Report, as a bare number, how many lines hold "type".
-*-*-
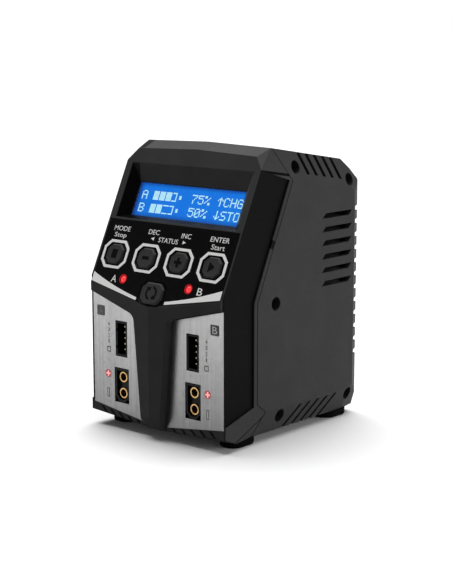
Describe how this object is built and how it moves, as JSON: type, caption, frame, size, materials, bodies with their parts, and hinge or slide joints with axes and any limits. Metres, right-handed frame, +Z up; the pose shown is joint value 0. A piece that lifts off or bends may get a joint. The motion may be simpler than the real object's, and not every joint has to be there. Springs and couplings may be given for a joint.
{
  "type": "balance battery charger",
  "caption": "Upright two-channel balance charger with a sloping face, display and keys above flat metal plates that carry balance headers and output sockets.",
  "frame": {"origin": "under the middle of the case, on the surface that the feet stand on", "axes": "+X to the right seen from the front, +Y towards the back, +Z up"},
  "size_m": [0.0786, 0.0974, 0.125],
  "materials": {
    "case_plastic": "fine sparked texture",
    "front_plastic": "satin moulded",
    "plate_steel": "brushed upright",
    "black_plastic": "satin moulded",
    "film": "printed gloss film",
    "key_plastic": "satin",
    "key_stem": "satin",
    "window": "clear polished",
    "lcd": "backlit blue",
    "lamp": "tinted clear",
    "steel": "zinc plated",
    "gilt": "gold plated",
    "tin": "tin plated",
    "rubber": "matt",
    "board": "solder mask",
    "dark_board": "black solder mask",
    "chip": "epoxy",
    "ferrite": "matt",
    "coil_tape": "film tape",
    "can": "sleeved",
    "heatsink": "extruded",
    "copper": "enamelled wire",
    "wire": "insulation",
    "ribbon": "flat cable"
  },
  "bodies": {
    "case": {"balance_header_a": "black_plastic", "balance_header_b": "black_plastic", "balance_pins_a": "gilt", "balance_pins_b": "gilt", "board_screws": "steel", "button_overlay": "film", "buzzer": "black_plastic", "capacitors": "can", "case_screws": "steel", "charge_board": "dark_board", "connector_board": "board", "control_chip": "chip", "display_board": "board", "display_ribbon": "ribbon", "fan_frame": "black_plastic", "fan_leads": "wire", "fan_screws": "steel", "foot_front_left": "rubber", "foot_front_right": "rubber", "foot_rear_left": "rubber", "foot_rear_right": "rubber", "front_plate_a": "plate_steel", "front_plate_b": "plate_steel", "front_shell": "front_plastic", "heatsink": "heatsink", "inductors": "copper", "lcd_board": "board", "lcd_frame": "tin", "lcd_glass": "lcd", "lcd_window": "window", "left_cover": "case_plastic", "main_board": "board", "mains_choke": "coil_tape", "mains_fuse": "tin", "mains_inlet": "black_plastic", "mains_inlet_blades": "tin", "mains_leads": "wire", "mosfets": "chip", "output_contacts_a": "gilt", "output_contacts_b": "gilt", "output_socket_a": "black_plastic", "output_socket_b": "black_plastic", "right_cover": "case_plastic", "status_led_a": "lamp", "status_led_b": "lamp", "tact_switches": "black_plastic", "transformer_coil": "coil_tape", "transformer_core": "ferrite"},
    "key_stop": {"button_stop": "key_plastic", "plunger_stop": "key_stem"},
    "key_minus": {"button_minus": "key_plastic", "plunger_minus": "key_stem"},
    "key_plus": {"button_plus": "key_plastic", "plunger_plus": "key_stem"},
    "key_start": {"button_start": "key_plastic", "plunger_start": "key_stem"},
    "key_channel": {"button_channel": "key_plastic", "plunger_channel": "key_stem"},
    "rotor": {"fan_rotor": "black_plastic"}
  },
  "joints": [
    {"name": "press_stop", "type": "slide", "parent": "case", "child": "key_stop", "axis": [0, 0.9036, -0.4283], "range_m": [0, 0.0008], "stiffness_N_per_m": 1000, "springref_m": -0.0005},
    {"name": "press_minus", "type": "slide", "parent": "case", "child": "key_minus", "axis": [0, 0.9036, -0.4283], "range_m": [0, 0.0008], "stiffness_N_per_m": 1000, "springref_m": -0.0005},
    {"name": "press_plus", "type": "slide", "parent": "case", "child": "key_plus", "axis": [0, 0.9036, -0.4283], "range_m": [0, 0.0008], "stiffness_N_per_m": 1000, "springref_m": -0.0005},
    {"name": "press_start", "type": "slide", "parent": "case", "child": "key_start", "axis": [0, 0.9036, -0.4283], "range_m": [0, 0.0008], "stiffness_N_per_m": 1000, "springref_m": -0.0005},
    {"name": "press_channel", "type": "slide", "parent": "case", "child": "key_channel", "axis": [0, 0.9036, -0.4283], "range_m": [0, 0.0008], "stiffness_N_per_m": 1000, "springref_m": -0.0005},
    {"name": "fan_spin", "type": "hinge", "parent": "case", "child": "rotor", "pos_m": [0, 0.04033, 0.078], "axis": [0, 1, 0], "continuous": true}
  ]
}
-*-*-
▶ **SOLUTION TO THE PROBLEM**
8